Years ago, Uri Zohar, the late Israeli entertainer who later became a rabbi, found himself rushing into a café in Rome around sunset. Breathlessly, he went to the first person he saw and asked him “Brother, do you have a pair of tefillin?”
Now, Uri was decked out in leather jacket, jeans and biker boots. The other person was a bit surprised and slow to reply. “Quick its almost sunset” Uri told him. The startled patron then reached under the counter and pulled out his tefillin. Uri rolled up his sleeve, put on the tefillin, and intently recited a short prayer.
The shocked tefillin owner managed to stammer, “How? What? This just did THAT?”
Uri told him that he was a secular Jew, but he has always worn tefillin. A popular television star, he had a week off from the screen in Israel and chose to spend it motorcycling through Europe. “I didn’t want to take my tefillin with me on the Harley, so I made a deal with Hashem. If He wanted me to keep wearing them every day, he needed to give me the chance to do the mitzvah.”
“And how is that working for you?” asked the customer who helped him. Uri replied, “You tell me. Today is the last day, and I still haven’t missed a day.”
And the rest is history. Uri Zohar ultimately became Rabbi Uri Zohar.
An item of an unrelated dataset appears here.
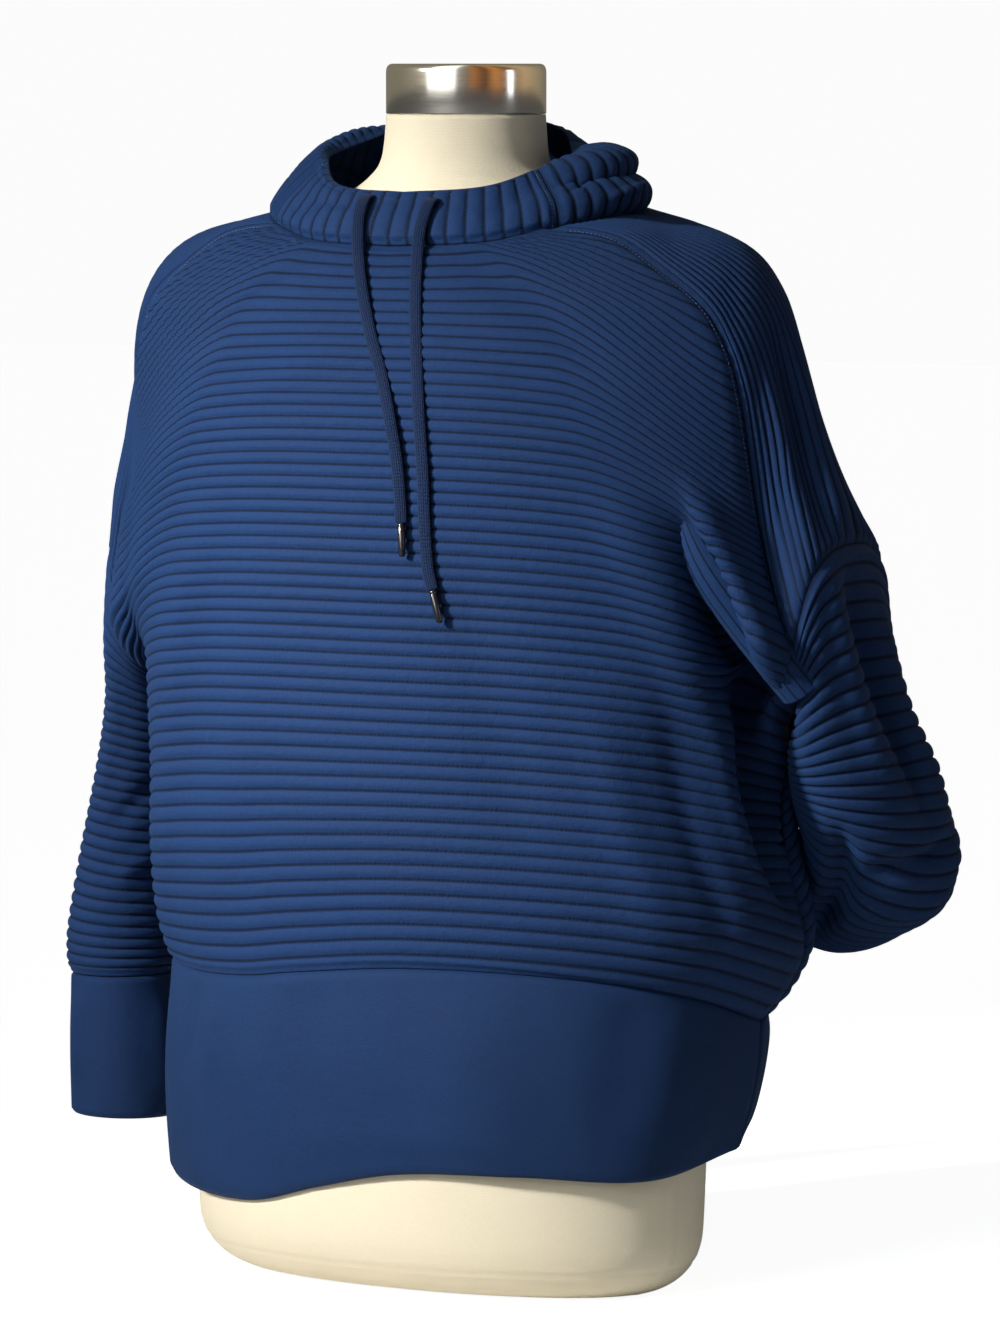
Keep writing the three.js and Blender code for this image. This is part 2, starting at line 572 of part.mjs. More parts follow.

Tefillin is one mitzvah among many. It happens to be one that has a deep symbolism and can capture the imagination and inspire beyond the act of wearing them. A tefillin campaign or stand is but one way of conveying the importance of acting. Try a new ritual – engage, participate, study show up, daven, bless, give. We don’t always need to understand or even fully appreciate why we do what we do. We just need to start somewhere in order grow. The rest is commentary.